Let's set up an example to celebrate. Let's say I have the following debts: a credit card balance of $14,000, an auto loan for $4,000, and a student loan of $20,000. First, we'll arrange the debts by amount owed. I'll also show the monthly payments for these debts.

Debt
Amount
Monthly Payment
Auto Loan
$4,000
$150
Credit Card
$14,000
$300
Student Loan
$20,000
$450

Now that we have our debts prioritized, let's look at the amount we can pay on them. Let's say that after all other monthly expenses, we have $1,200 per month to apply to these debts. $900 of that will go toward making the minimum payment on each loan, which leaves us with $300 left over. To start, that $300 will go toward our auto loan, which increases the total monthly payment to $450 ($150 minimum payment + $300 extra.) Ignoring interest, it would take 27 months to pay off this loan with just the minimum. But by applying that extra money to it each month, we can pay it off in as little as 9 months, instead. 

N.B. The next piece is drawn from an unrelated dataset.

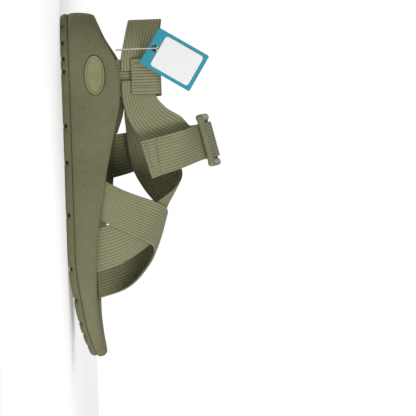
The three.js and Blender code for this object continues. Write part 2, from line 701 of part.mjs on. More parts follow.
function assemble() {
  const channelCutters = [
    ...runs.map(({ medial, lateral }) => soleRun(medial, lateral, channelClearance, 2)),
    forefootStrap(channelClearance),
    instepStrap(channelClearance),
    midfootStrap(channelClearance),
    riser(1, channelClearance),
    riser(-1, channelClearance),
    medallionSolid(seatGap),
  ];
  const uppers = [
    addMesh("forefoot_strap", forefootStrap(0), webbingLook),
    addMesh("instep_strap", instepStrap(0), webbingLook),
    addMesh("midfoot_strap", midfootStrap(0), webbingLook),
    quarterStrap(),
    buckle(),
    buckleWrap(),
    pullTab(),
    ...pullTabHem(),
    addMesh("medial_riser", riser(1, 0), webbingLook),
    addMesh("lateral_riser", riser(-1, 0), webbingLook),
    heelStrap(),
  ];
  const tacks = [["medial", 1], ["lateral", -1]].flatMap(([word, side]) => [
    barTack(`${word}_front_bar_tack`, side, riserSlot[1] - 0.017),
    barTack(`${word}_rear_bar_tack`, side, riserSlot[0] + 0.017),
  ]);
  const medallion = addMesh("heel_medallion", medallionSolid(0), badgeLook);
  const sole = [midsole(channelCutters), outsole(), medallion, ...soleRuns()];
  const pieces = new THREE.Group();
  pieces.add(...sole, ...uppers, ...tacks, ...hangTag());
  return standOnOrigin(pieces);
}

// The origin is under the middle of the whole sandal, on the surface that it stands on.
function standOnOrigin(pieces) {
  const box = new THREE.Box3().setFromObject(pieces);
  const middle = box.getCenter(new THREE.Vector3());
  pieces.position.set(-middle.x, -middle.y, -box.min.z);
  const sandal = new THREE.Group();
  sandal.add(pieces);
  return sandal;
}

export default assemble();
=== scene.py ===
# Looks of a strappy sport sandal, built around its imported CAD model.
import math

import bmesh
import bpy
import numpy as np
from mathutils import Matrix, Vector
from mathutils.bvhtree import BVHTree


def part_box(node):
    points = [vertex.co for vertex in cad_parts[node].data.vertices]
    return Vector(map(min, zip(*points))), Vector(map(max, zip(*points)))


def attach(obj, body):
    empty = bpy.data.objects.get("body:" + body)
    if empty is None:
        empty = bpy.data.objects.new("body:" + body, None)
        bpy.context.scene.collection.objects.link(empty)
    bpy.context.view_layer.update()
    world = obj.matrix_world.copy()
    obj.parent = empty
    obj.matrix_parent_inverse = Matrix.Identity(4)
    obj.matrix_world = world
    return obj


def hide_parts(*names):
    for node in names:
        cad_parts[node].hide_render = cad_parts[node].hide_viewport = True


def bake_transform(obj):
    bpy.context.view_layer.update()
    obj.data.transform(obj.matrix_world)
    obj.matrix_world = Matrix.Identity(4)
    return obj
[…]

Now that we've dealt with the first loan, we can move on to the second loan. Our minimum payment is $300, but we'll add on the $150 that we were paying on the car, plus that extra $300. So now we'll be paying $750 per month on the credit card. It won't be long until we can say goodbye to this debt, as well. And once it's gone, we'll move onto our last debt. For the last debt, we'll be paying a whopping $1,200 per month, rather than the $450 minimum payment! This was a rather simple example, but I hope it shows just how well your 'snowball' can accumulate. 

Criticisms

While this method of debt payment is quite popular in the world of personal finance, it does have its drawbacks. By prioritizing your debt by amount owed rather than the interest rate, this isn't necessarily the most efficient way to pay off all your debts. You would save more money in the long run by paying off your debts by order of interest rate, highest to lowest. However, the quick payoffs involved in this method help keep consumers motivated to pay off their debt. If you aim for a high-principal high-interest loan first, it may take years to pay off that first debt. By starting with your smallest debt first, you'll sooner feel the satisfaction of paying off a debt completely, which will encourage you to continue on your journey to financial freedom.

Conclusion

While the debt snowball method isn't for everyone, it can be effective and it is a good way to keep your motivation when faced with a large number of debts. I personally used it to pay off some of my smaller debts (student loans from multiple lenders) to free up extra income each month, in case of an emergency. From there, I chose to prioritize my larger debts by interest rate. It may not be the most efficient way to pay off your debt, but I think it's a great way to start for anybody who has had a hard time paying more than the minimum amount on their debts each month. Paying off that first debt is a great feeling, and it only gets better from there!

That's all I have to share regarding the debt snowball method of debt reduction. Does anyone out there have any questions, comments, or success stories to share?